Like I’ve said before, I’m not a hip-hop expert; I’m just a humble nostalgia expert. Through the nostalgic lens, we usually perceive the ‘90s as a flawless wonderland of unique and inspiring trends. Someone plays “Ice Ice Baby” at a party nowadays and all of sudden, everyone claims that music in the ‘90s was so much better than music today. While there was some fantastic music that came out of the decade, the ‘90s still had awful pop music.

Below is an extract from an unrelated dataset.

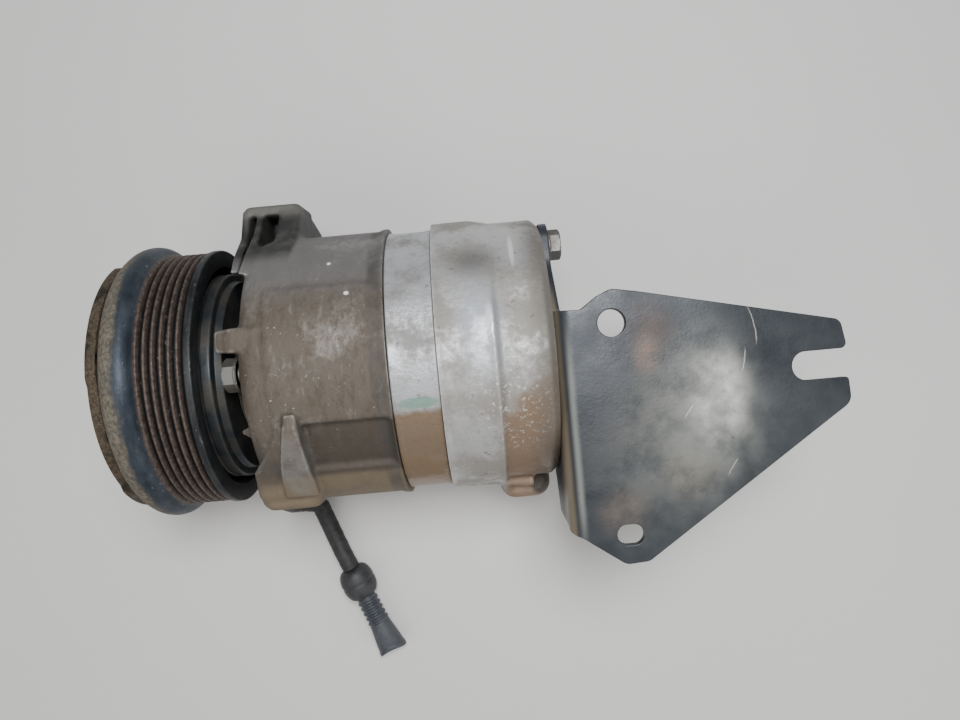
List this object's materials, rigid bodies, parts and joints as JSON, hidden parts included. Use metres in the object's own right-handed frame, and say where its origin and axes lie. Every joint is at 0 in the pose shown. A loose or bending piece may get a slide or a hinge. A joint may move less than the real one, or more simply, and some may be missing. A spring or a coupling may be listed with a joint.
{
  "type": "automotive air conditioning compressor",
  "caption": "Belt-driven air conditioning compressor with a grooved clutch pulley, cast casing, mounting ears, folded rear bracket and coil lead.",
  "frame": {"origin": "under the middle of the compressor and its bracket, on the plane of the three mounting ear faces", "axes": "+X along the shaft from the pulley to the rear bracket, +Y towards the upper front ear, +Z away from the engine-side ear faces"},
  "size_m": [0.3362, 0.2532, 0.1367],
  "materials": {
    "cast_aluminium": "as-cast, dirty",
    "machined_aluminium": "turned",
    "pulley_steel": "worn dark paint with rust",
    "rusty_steel": "rusty",
    "bright_steel": "ground",
    "bracket_steel": "worn dark phosphate",
    "zinc_steel": "dull zinc",
    "copper": "enamelled winding in resin",
    "gasket_fibre": "matt",
    "black_rubber": "matt",
    "lead_sleeve": "dusty braided sleeve",
    "brass": "satin"
  },
  "bodies": {
    "housing": {"front_housing": "cast_aluminium", "cylinder_block": "cast_aluminium", "rear_head": "cast_aluminium", "suction_reed_plate": "bright_steel", "valve_plate": "bright_steel", "discharge_reed_plate": "bright_steel", "head_gasket": "gasket_fibre", "housing_seal": "black_rubber", "thrust_bearing": "bright_steel", "front_shaft_bearing": "bright_steel", "rear_shaft_bearing": "bright_steel", "shaft_seal": "black_rubber", "seal_retaining_ring": "bright_steel", "guide_pin": "bright_steel", "return_spring": "bright_steel", "bearing_inner_race": "bright_steel", "bearing_ball_ring": "bright_steel", "pulley_snap_ring": "bright_steel", "coil_retaining_ring": "bright_steel", "coil_shell": "pulley_steel", "coil_winding": "copper", "relief_valve": "brass", "control_valve": "brass", "rear_bracket": "bracket_steel", "lead_socket": "black_rubber", "coil_lead": "lead_sleeve", "lead_grommet": "black_rubber", "lead_connector": "lead_sleeve", "through_bolt_1": "zinc_steel", "through_bolt_2": "zinc_steel", "through_bolt_3": "zinc_steel", "through_bolt_4": "zinc_steel", "through_bolt_5": "zinc_steel", "bracket_bolt_1": "zinc_steel", "bracket_bolt_2": "zinc_steel", "bracket_bolt_3": "zinc_steel"},
    "pulley": {"pulley": "pulley_steel", "bearing_outer_race": "bright_steel"},
    "shaft": {"drive_shaft": "bright_steel", "drive_rotor": "zinc_steel", "clutch_hub": "zinc_steel", "shaft_nut": "zinc_steel"},
    "armature": {"armature_plate": "rusty_steel", "armature_spring_1": "bright_steel", "armature_spring_2": "bright_steel", "armature_spring_3": "bright_steel"},
    "swash": {"swash_journal": "zinc_steel", "wobble_plate": "bright_steel"},
    "pump_1": {"piston_1": "machined_aluminium", "piston_rod_1": "bright_steel"},
    "pump_2": {"piston_2": "machined_aluminium", "piston_rod_2": "bright_steel"},
    "pump_3": {"piston_3": "machined_aluminium", "piston_rod_3": "bright_steel"},
    "pump_4": {"piston_4": "machined_aluminium", "piston_rod_4": "bright_steel"},
    "pump_5": {"piston_5": "machined_aluminium", "piston_rod_5": "bright_steel"}
  },
  "joints": [
    {"name": "pulley_spin", "type": "hinge", "parent": "housing", "child": "pulley", "pos_m": [-0.15125, 0.00675, 0.07], "axis": [1, 0, 0], "continuous": true},
    {"name": "shaft_spin", "type": "hinge", "parent": "housing", "child": "shaft", "pos_m": [-0.14495, 0.00675, 0.07], "axis": [1, 0, 0], "continuous": true},
    {"name": "armature_slide", "type": "slide", "parent": "shaft", "child": "armature", "axis": [1, 0, 0], "range_m": [0, 0.0005], "stiffness_N_per_m": 20000},
    {"name": "swash_tilt", "type": "hinge", "parent": "housing", "child": "swash", "pos_m": [-0.05846, 0.00675, 0.07], "axis": [0, 1, 0], "range_deg": [0, 14], "stiffness_Nm_per_rad": 6},
    {"name": "piston_slide_1", "type": "slide", "parent": "housing", "child": "pump_1", "axis": [1, 0, 0], "range_m": [0, 0.00713]},
    {"name": "piston_slide_2", "type": "slide", "parent": "housing", "child": "pump_2", "axis": [1, 0, 0], "range_m": [0, 0.00713]},
    {"name": "piston_slide_3", "type": "slide", "parent": "housing", "child": "pump_3", "axis": [1, 0, 0], "range_m": [-0.00273, 0]},
    {"name": "piston_slide_4", "type": "slide", "parent": "housing", "child": "pump_4", "axis": [1, 0, 0], "range_m": [-0.00881, 0]},
    {"name": "piston_slide_5", "type": "slide", "parent": "housing", "child": "pump_5", "axis": [1, 0, 0], "range_m": [-0.00273, 0]}
  ],
  "couplings": [
    {"joint": "piston_slide_1", "follows": "swash_tilt", "m_per_rad": 0.029125},
    {"joint": "piston_slide_2", "follows": "swash_tilt", "m_per_rad": 0.029125},
    {"joint": "piston_slide_3", "follows": "swash_tilt", "m_per_rad": -0.011125},
    {"joint": "piston_slide_4", "follows": "swash_tilt", "m_per_rad": -0.036},
    {"joint": "piston_slide_5", "follows": "swash_tilt", "m_per_rad": -0.011125}
  ]
}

Now, “Ice Ice Baby” isn’t the worst song on the planet. But being an iconic ‘90s song doesn’t make it great in a critical sense. Take off the rose-colored glasses and listen to it now. Does it still make you want to dance? Probably. Does it still make it on to your list of the greatest songs of all time? Doubtful.
But who am I to tell you what’s good or not? If you genuinely like “Ice Ice Baby” (or any of Vanilla Ice’s recent endeavors), then you go, Glen Coco! Bask in the nostalgia.
But back to Mr. Van Winkle. He hasn’t let his cartoonish image of a past decade control his life. He’s accepted his past and gone in a totally different direction. From ‘90s novelty to reality show regular to mild-mannered Juggalo, Vanilla Ice has officially gone through every phase of the one-hit-wonder (almost) entirely unscathed. Now that’s impressive. Word to your mother.
-- Sam Boyer, reporting from the ‘90s.